Mario Malic on 10 Sep 2020
If we consider some very simple task, like calculating the average.
Out of perfect score of 100%
• Correct result 50%
• Correctly used functions 50% (Using them, in most cases, code will be understandable, short and fast)
These correctly used functions would be in this case sum, since it's simple, and it's the only function that user needs to use, so it would be 50% worth. In more complex tasks, if user should use two or three or more functions, then each would be 25%/16%/x%
• -25% when user uses for to loop over elements in array, adding them and dividing by number of elements instead of using sum
• -5% when size of a variable changes in a loop (when it's not initialised beforehand)
• -1000% when eval is used
• Other examples relevant to the specific problem
This might be hard to implement this for all problems, especially for user written ones, but it would be good for introductory ones.
Rik on 11 Sep 2020
It also requires the writer of the challenge to know the best solution in advance, which is probably bad design.
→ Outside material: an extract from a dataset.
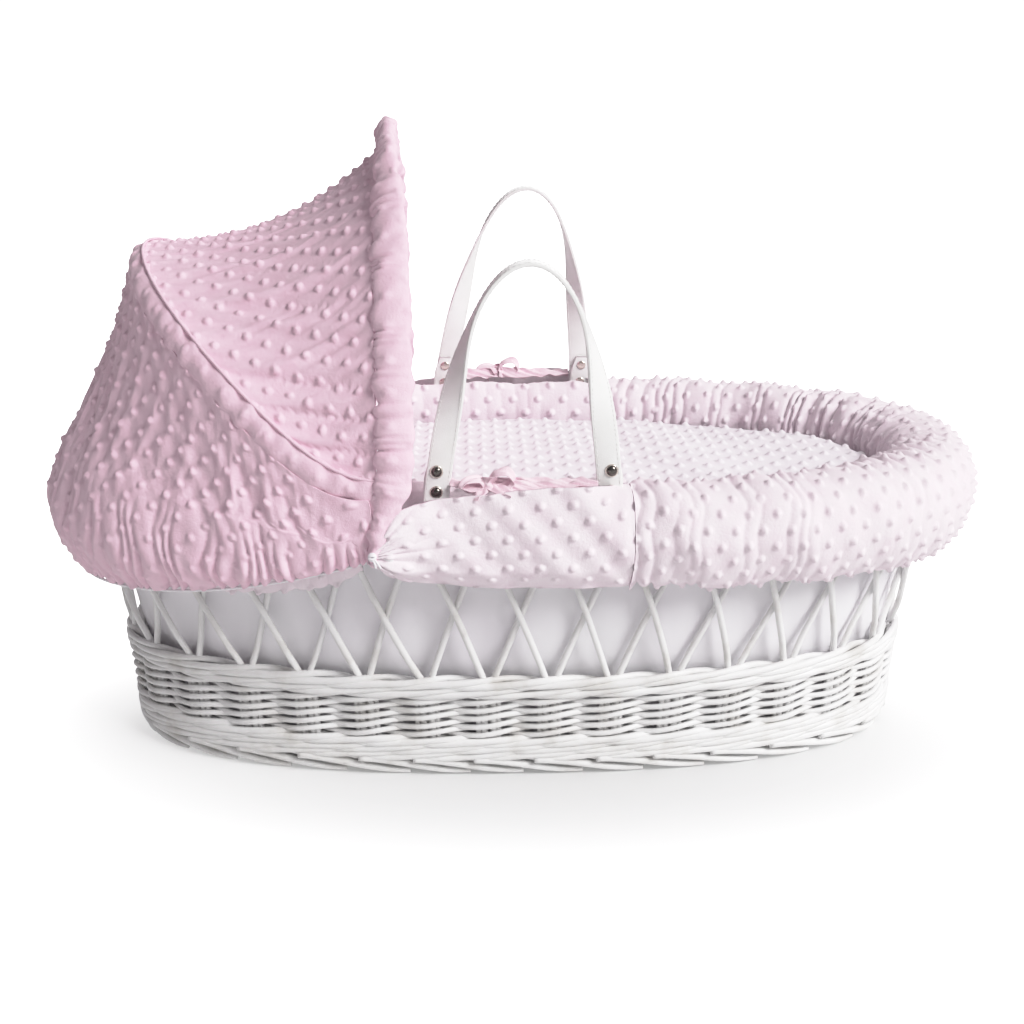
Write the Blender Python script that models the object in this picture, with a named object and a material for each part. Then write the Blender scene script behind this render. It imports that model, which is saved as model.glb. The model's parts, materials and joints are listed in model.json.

By now I'm confident in claiming I'm fairly proficient, but 'even' I still see functions sometimes in solutions by others that I never knew anything about. It then turns out that that those functions have been part of Matlab for a decade (or two).

Rik on 30 Aug 2020
My personal opinion: no. I would favor a different metric: time.
If you go for character count, that will only drive the use of short variable names, which doesn't teach good coding practices. A mad hunt for the best perfomance is probably also not optimal, but at least you can see a benefit outside Cody. It should teach you ways to speed up your code, instead of teaching you all the stupid ways you can circument the blocking of eval with regexprep.